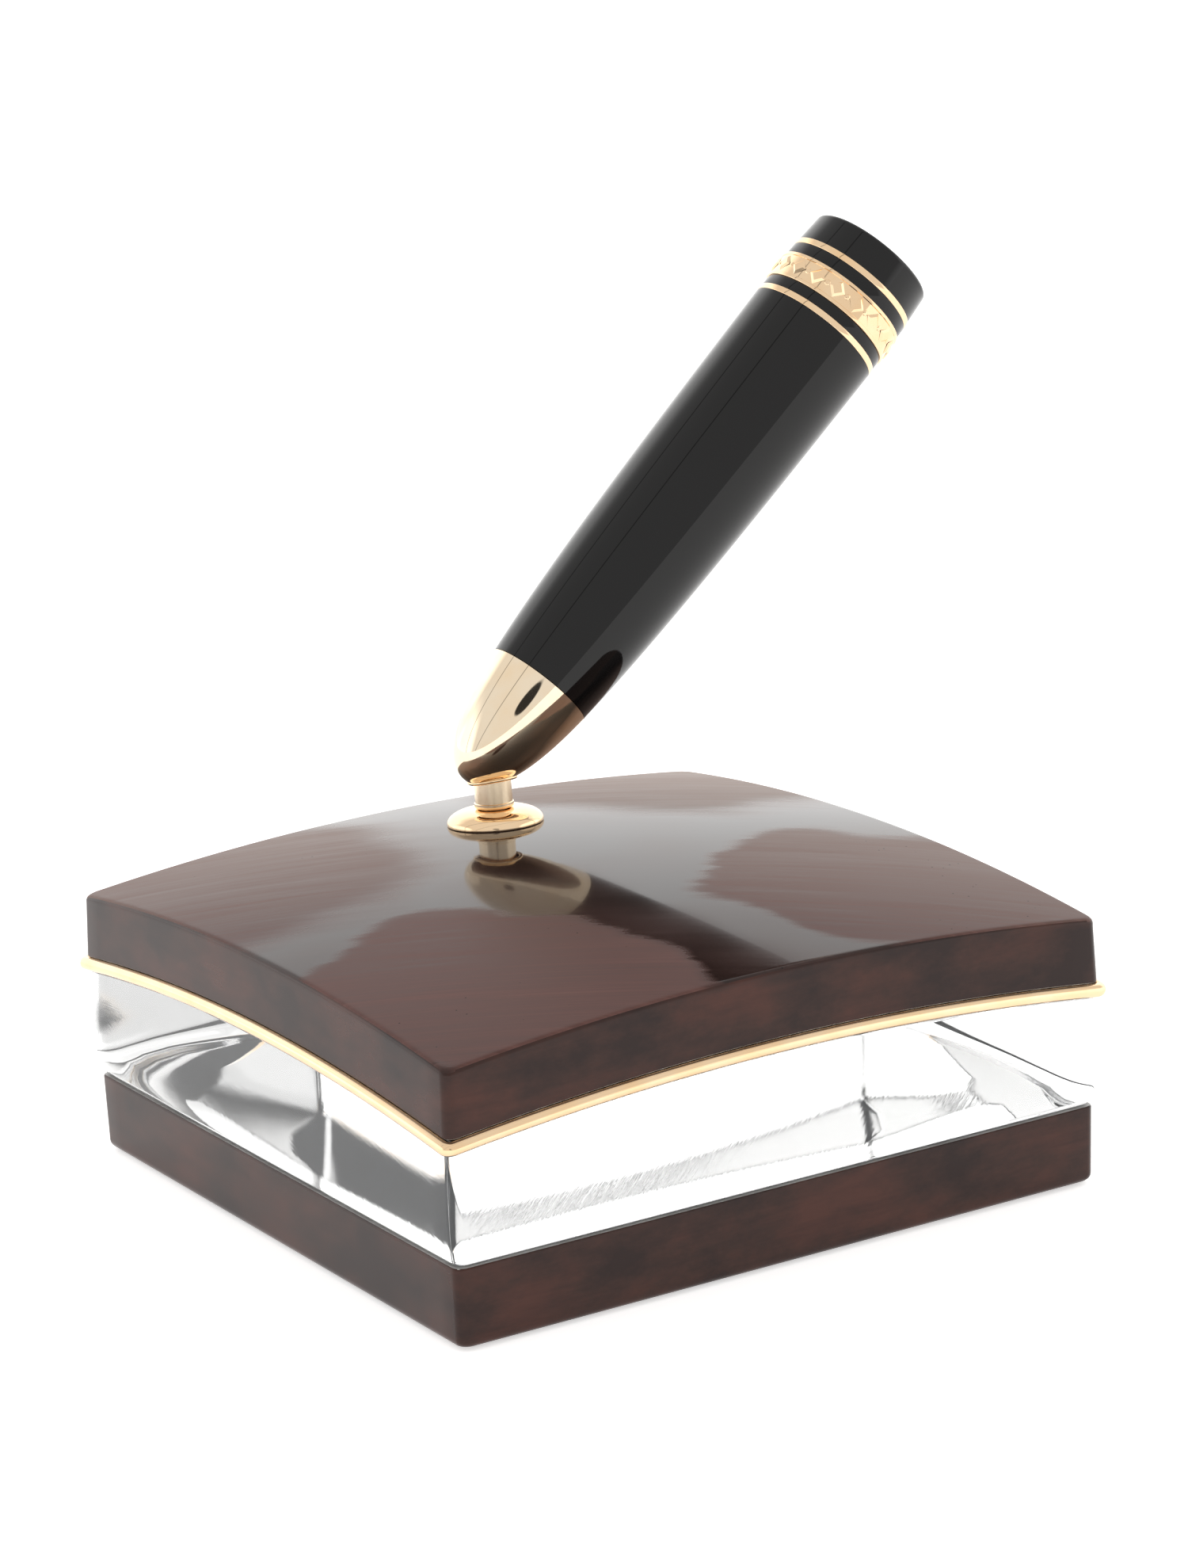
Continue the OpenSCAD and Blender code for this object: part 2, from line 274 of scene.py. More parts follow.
@cache
def waxed_lacquer_painted_glare():
    """The same lacquer where it is handled: dried wax lies in dull round patches between mirror-bright bands.

    The polishing cloth left fine, nearly parallel strokes in it. A pale painted glare is mixed into the wax's
    colour towards the back."""
    f = bpy.context.scene.pen_stand_finish
    material, tree, shader, place = begin("waxed_brown_lacquer_painted_glare")
    wander = cloudy(tree, place, 22, 1, 0.4)
    # A cloth leaves strokes about 0.1 mm wide, drawn 0.6 mm wide so that they show
    strokes = cloudy(tree, place, 0.6, 4, 0.6, (40, 1, 40), WIPE_TURN)
    wide_strokes = cloudy(tree, place, 3.2, 4, 0.6, (12, 1, 12), WIPE_TURN)
    drift = add(tree, "ShaderNodeMapRange", [wander, 0.25, 0.75, -5 * MM, 5 * MM])
    feather = add(tree, "ShaderNodeMapRange", [wide_strokes, 0.3, 0.7, -1.6 * MM, 1.6 * MM])
    drift = add(tree, "ShaderNodeMath", [drift, feather], operation="ADD")
    flat = add(tree, "ShaderNodeVectorMath", [place, (1, 1, 0)], operation="MULTIPLY")
    film = add(tree, "ShaderNodeMapRange", [wander, 0.42, 0.7, 0.04, 0.3])
    for x, y, radius, fade, strength in WAX_PATCHES:
        middle = (x * MM, y * MM, 0)
        gap = add(tree, "ShaderNodeVectorMath", [flat, middle], out="Value", operation="DISTANCE")
        gap = add(tree, "ShaderNodeMath", [gap, drift], operation="ADD")
        edge = ((radius - fade) * MM, radius * MM)
        patch = add(tree, "ShaderNodeMapRange", [gap, *edge, strength, 0], interpolation_type="SMOOTHSTEP")
        film = add(tree, "ShaderNodeMath", [film, patch], operation="MAXIMUM")
    depth = add(tree, "ShaderNodeMapRange", [wide_strokes, 0, 1, 0.4, 1.6])
    streaks = add(tree, "ShaderNodeMath", [strokes, depth], operation="MULTIPLY")
    stops = [(0.25, shade(f.wax, 0.82)), (0.5, f.wax), (0.8, shade(f.wax, 1.35))]
    wax = add(tree, "ShaderNodeValToRGB", [streaks], stops=stops)
    # Painted glare: the wax's colour pales towards the back right corner, from none to most over about 90 mm
    across = add(tree, "ShaderNodeVectorMath", [place, (11, 14, 0)], out="Value", operation="DOT_PRODUCT")
    painted_glare = add(tree, "ShaderNodeMapRange", [across, -0.4, 1.15, 0, 0.75])
    wax = add(tree, "ShaderNodeMix", {"Factor": painted_glare, 6: wax, 7: rgba(f.painted_glare)}, out=2, data_type="RGBA")
    # From here the wax's colour carries the painted glare as well
    bare = rgba(f.lacquer_top)
    body = add(tree, "ShaderNodeMix", {"Factor": film, 6: bare, 7: wax}, out=2, data_type="RGBA")
    where = add(tree, "ShaderNodeMapRange", [wander, 0.52, 0.6, 0, 1])
    dust = add(tree, "ShaderNodeMath", [pits(tree, place, 1.8, 0.15), where], operation="MULTIPLY")
    black = (0.01, 0.006, 0.005, 1)
    body = add(tree, "ShaderNodeMix", {"Factor": dust, 6: body, 7: black}, out=2, data_type="RGBA")
    dull = add(tree, "ShaderNodeMapRange", [streaks, 0.25, 0.75, 0.34, 0.5])
    gloss = add(tree, "ShaderNodeMath", [film, dull, 0.03], operation="MULTIPLY_ADD")
    height = add(tree, "ShaderNodeMath", [streaks, dust], operation="SUBTRACT")
    feed(
        shader,
        {
            "Base Color": body,
            "Roughness": gloss,
            "IOR": 1.21,
            "Coat Weight": add(tree, "ShaderNodeMapRange", [film, 0.0, 0.8, 0.3, 0.0]),
            "Coat Roughness": 0.02,
            "Normal": relief(tree, height, 0.06, 0.02),
        },
    )
    return material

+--

● **WHAT TO DO**: From the first line of the data through the line with "between mirror-bright bands.", quote each line exactly and add nothing else.

● **RESULT BELOW**:
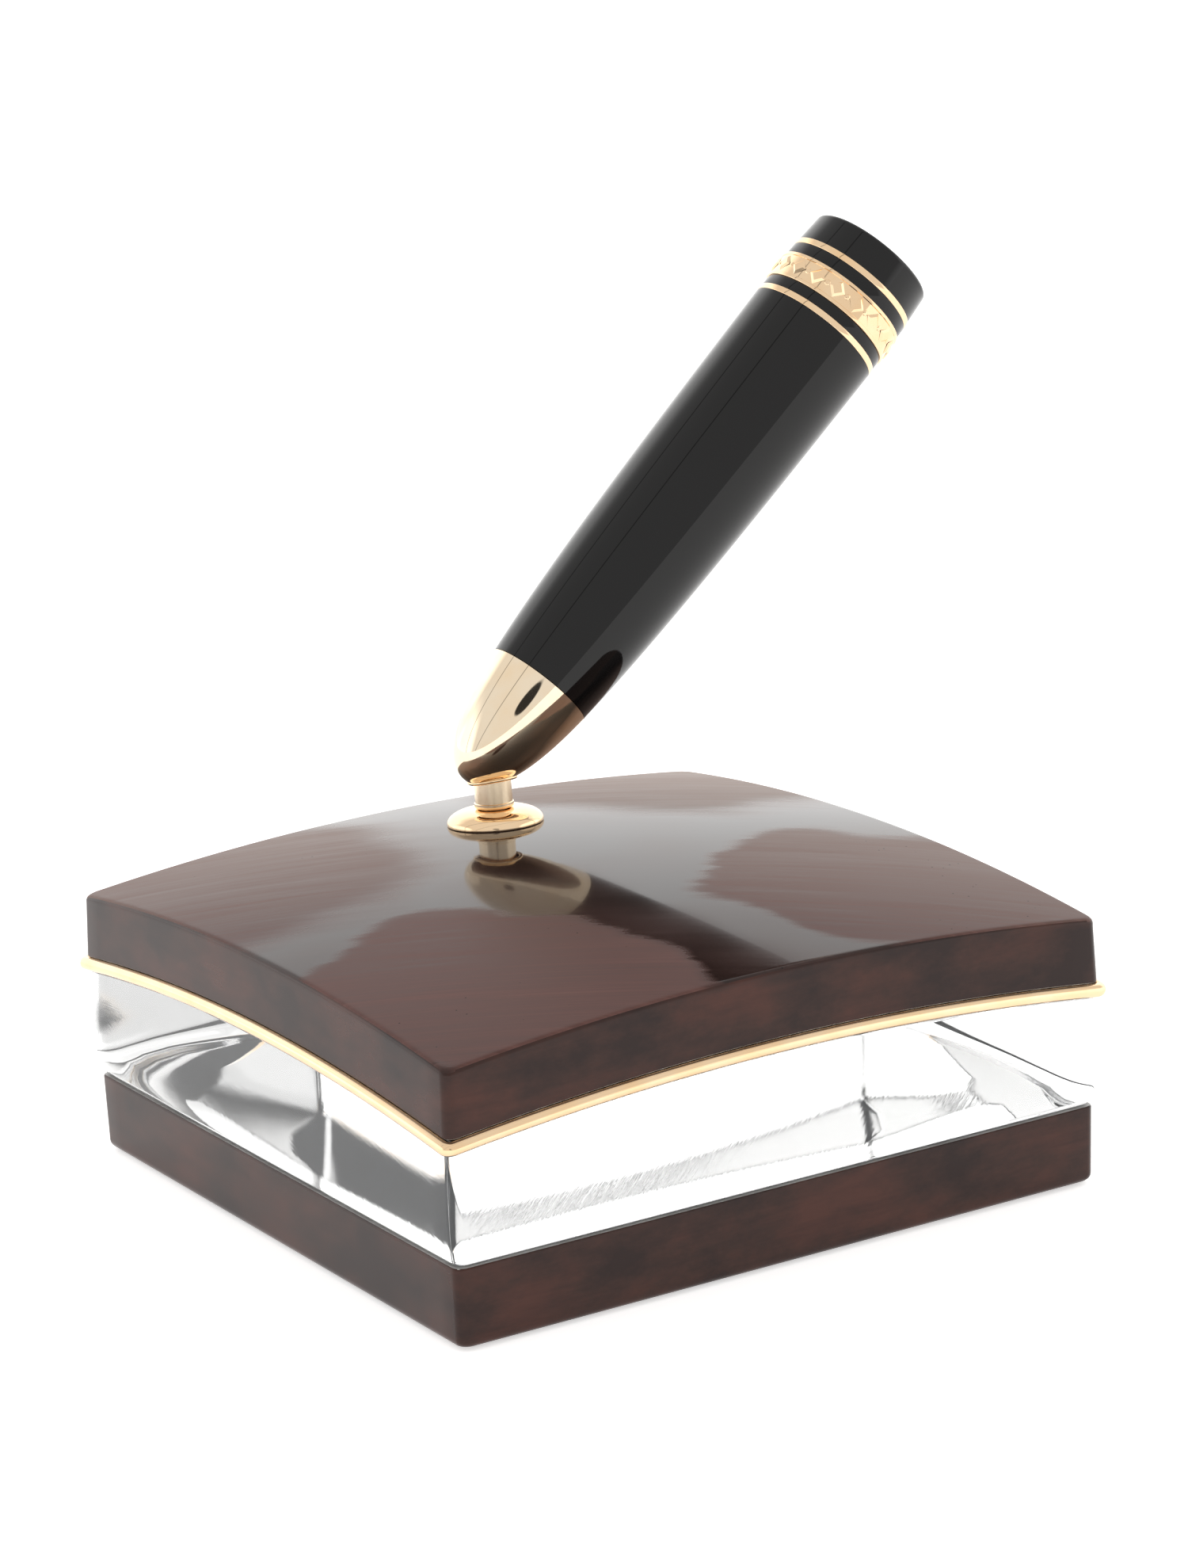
Continue the OpenSCAD and Blender code for this object: part 2, from line 274 of scene.py. More parts follow.
@cache
def waxed_lacquer_painted_glare():
    """The same lacquer where it is handled: dried wax lies in dull round patches between mirror-bright bands.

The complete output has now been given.